Between the Hospital and the Street: Addressing a Crucial Gap in Care
By Eric Wicklund
A unique program in Salt Lake City is managing care for underserved patients who live on the street or in an unsafe location, and helping hospitals reduce ED crowding, improve care coordination and reduce costs in the process.
The INN Between is a nine-year-old program that began as a 16-bed Catholic convent and is now an 80-bed “assisted living facility” of sorts, offering everything from hospice care to rehabilitation and care management services.
The organization addresses a significant care gap for health systems and hospitals who see these patients in their Emergency Departments and ICUs—and who often discharge them to an uncertain care landscape.
“How can they continue to care for the individual if they’re not going to a home?” notes Jillian Olmsted, The INN Between’s CEO and executive director. “And how can they make sure they’re getting back to those appointments?”
Seeking support from providers
When the organization first opened its doors, Olmsted says, Salt Lake City’s two main health systems, Intermountain and the University of Utah Health’s Huntsman Cancer Institute, paid a per-bed per-night fee to house discharged patients, but that arrangement soon ended. Intermountain now provides a charitable donation, and The INN Between, which operates year-to-year on a budget of $1.6 million (recently cut down from $2 million), exists on a mishmash of charitable donations, grants, and the occasional federal or state subsidy.

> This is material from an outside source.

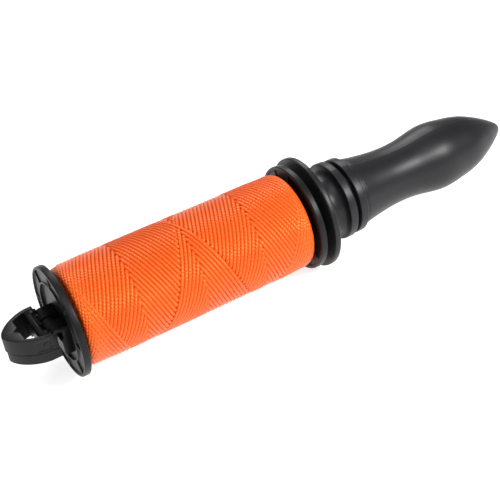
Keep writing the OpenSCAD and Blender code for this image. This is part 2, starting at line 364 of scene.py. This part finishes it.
zinc_steel = plain_material("zinc_steel", (0.42, 0.43, 0.45), (0.6, 0.61, 0.63), 1.0, 0.25, 0.4)
turned_brass = plain_material("turned_brass", (0.5, 0.34, 0.12), (0.72, 0.52, 0.22), 1.0, 0.25, 0.4)
pale_acetal = plain_material("pale_acetal", (0.62, 0.59, 0.5), (0.74, 0.71, 0.63), 0.0, 0.35, 0.5)

INNER_NODES = {
    "spindle": zinc_steel, "front_washer": zinc_steel, "retaining_screw": zinc_steel,
    "grip_insert": turned_brass, "rear_washer": pale_acetal, "rear_bush": pale_acetal,
    "front_bush": pale_acetal, "line_former": pale_acetal,
}
for node_name, node_material in INNER_NODES.items():
    node_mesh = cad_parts[node_name].data
    node_mesh.materials.clear()
    node_mesh.materials.append(node_material)

# ---------------------------------------------------------------- grip


def cad_outline(node):
    """A turned CAD node's outer radius at each of its rings, as rows of (along, radius)."""
    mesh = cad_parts[node].data
    points = np.empty(len(mesh.vertices) * 3, np.float32)
    mesh.vertices.foreach_get("co", points)
    points = points.reshape(-1, 3) / MM - ORIGIN
    along = np.round(points[:, 0], 3)
    radius = np.hypot(points[:, 1], points[:, 2])
    stations = np.unique(along)
    return np.array([(a, radius[along == a].max()) for a in stations])


PARTING_H = 0.05
PARTING_W = 0.35


def parting_line(along, radius, angle):
    """Two thin raised seams where the mould closed, on opposite sides of a turned piece."""
    off = np.abs(radius * np.sin(angle - np.radians(100)))
    return along, radius + PARTING_H * np.exp(-((off / PARTING_W) ** 2)) * smoothstep(1, 6, radius)


def grip():
    """The grip: the CAD outline drawn finer, with a rounded lip at the seam and the mould's seams."""
    outline = cad_outline("grip")
    outline = outline[outline[:, 1] > 8.0 - 8.0 * (outline[:, 0] > SEAM_AT + 40)]
    along = np.concatenate([SEAM_AT + np.linspace(0.4, 6, 12),
                            np.linspace(SEAM_AT + 6.8, outline[-1, 0], 110)])
    radius = np.interp(along, outline[:, 0], outline[:, 1])
    lip = rounded([(SEAM_AT, 0, 0), (SEAM_AT, radius[0], 0.35), (SEAM_AT + 0.6, radius[0], 0)], 4)
    profile = np.concatenate([lip[:-1], np.stack([along, radius], -1)[1:]])
    profile[-1, 1] = 0
    make_piece("grip_shell", [turned(profile, 240, parting_line)], "handle",
               handle_black, ["grip"])


# ---------------------------------------------------------------- guard and neck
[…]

According to Olmsted, an independent study found The INN Between has helped local hospitals reduce the average yearly length of stay for this population by 13.49 days from admission to discharge, representing a 91.44% decrease in hospital utilization and about $47,000 in annual savings per patient.
Olmsted is hoping to present this study to health system executives this fall.
“They are the primary beneficiaries of this program aside from the patient,” she notes, and hospitals “are extremely motivated to discharge to someplace other than a shelter.”
She says the organization serves a variety of needs, including hospice and medical respite care. It also acts as a temporary home for patients with complex care issues, such as transplants, recent surgeries and those undergoing cancer treatment, patients with chronic care issues like uncontrolled diabetes, all of which might need a safe home environment in order to qualify for medical care.
“So we help clear up all those barriers for them, maybe help get them on Social Security, get their ID, Social Security card, all the things that prevent them from getting into some sort of housing,” she says.
Addressing a societal concern
Without a resource like The INN Between, it’s likely a lot of these patients would fall through the cracks. They’d return to the streets or another unsafe living situation, ignore follow-up appointments and prescriptions, and eventually show up in the ED with a more serious health concern, repeating the ED-to-ED cycle.
According to Greendoors, which develops community partnership programs to help the homeless, each visit to an ED costs $3,700; at an average of five ED visits a year, that’s at least $18,500, with much higher costs for frequent users. In addition, homeless patients often spend at least three days in the hospital, at a cost of more than $9,000.
Continuing that thread, roughly 80% of ED visits by the homeless are for medical issues that could have been prevented through preventative care, and the homeless are at a far higher risk of developing chronic health concerns. Little data is available on the cost to the healthcare industry for missed care appointments or unfilled prescriptions. Finally, these costs are usually not recouped by health systems and hospitals.
Providing a place to Stay
Olmsted says The INN Between is staffed by some nurses and CNAs, care coordinators and case managers, a wide assortment of volunteers, including chaplains, representatives from Mental Health America, and occasionally social workers or people on internships or some other arranged program. Hospice care is coordinated through the hospice care provider of the patient’s choice. And through the national No One Dies Alone (NODA) program, volunteers are on hand to sit at a patient’s bedside during their final days.
“It’s just an extra set of eyes and ears for maybe when someone’s no longer able to push the call button,” Olmsted says, adding that each patient who passes away is remembered in a house meeting later on.
She says there are plenty of stories about the people who stay there.
“People come in with rough exteriors, not willing to accept help,” she says. “They’ve lost trust in healthcare. They’ve lost trust in homeless services, but here they have their own room and a TV. And they get to choose when they eat, and they have a dresser, and I think it just helps people change and think, ‘Maybe there’s something different for me. Maybe I don’t need to just stay in the cycle of homelessness and, you know, in and out of the shelter.’”
The INN Between can’t currently bill payers for its services. Olmsted is working with a lobbyist to push passage of state legislation that would enable them to qualify for a Medicaid waiver that would allow health plans to pay for medical respite care and housing support for homeless beneficiaries as medical expenses.
The push for permanent source of funding is crucial, as is the quest for support from the healthcare industry, including hospitals and health systems. Olmsted says The INN Between serves an important role in the healthcare ecosystem that is often overlooked or addressed by small groups, charities, and the likes of the Ronald McDonald House.
“My hope would just be that if we can have a sustainable funding stream that we would just be a really good model for different states to follow,” she says.
Eric Wicklund is the associate content manager and senior editor for Innovation at HealthLeaders.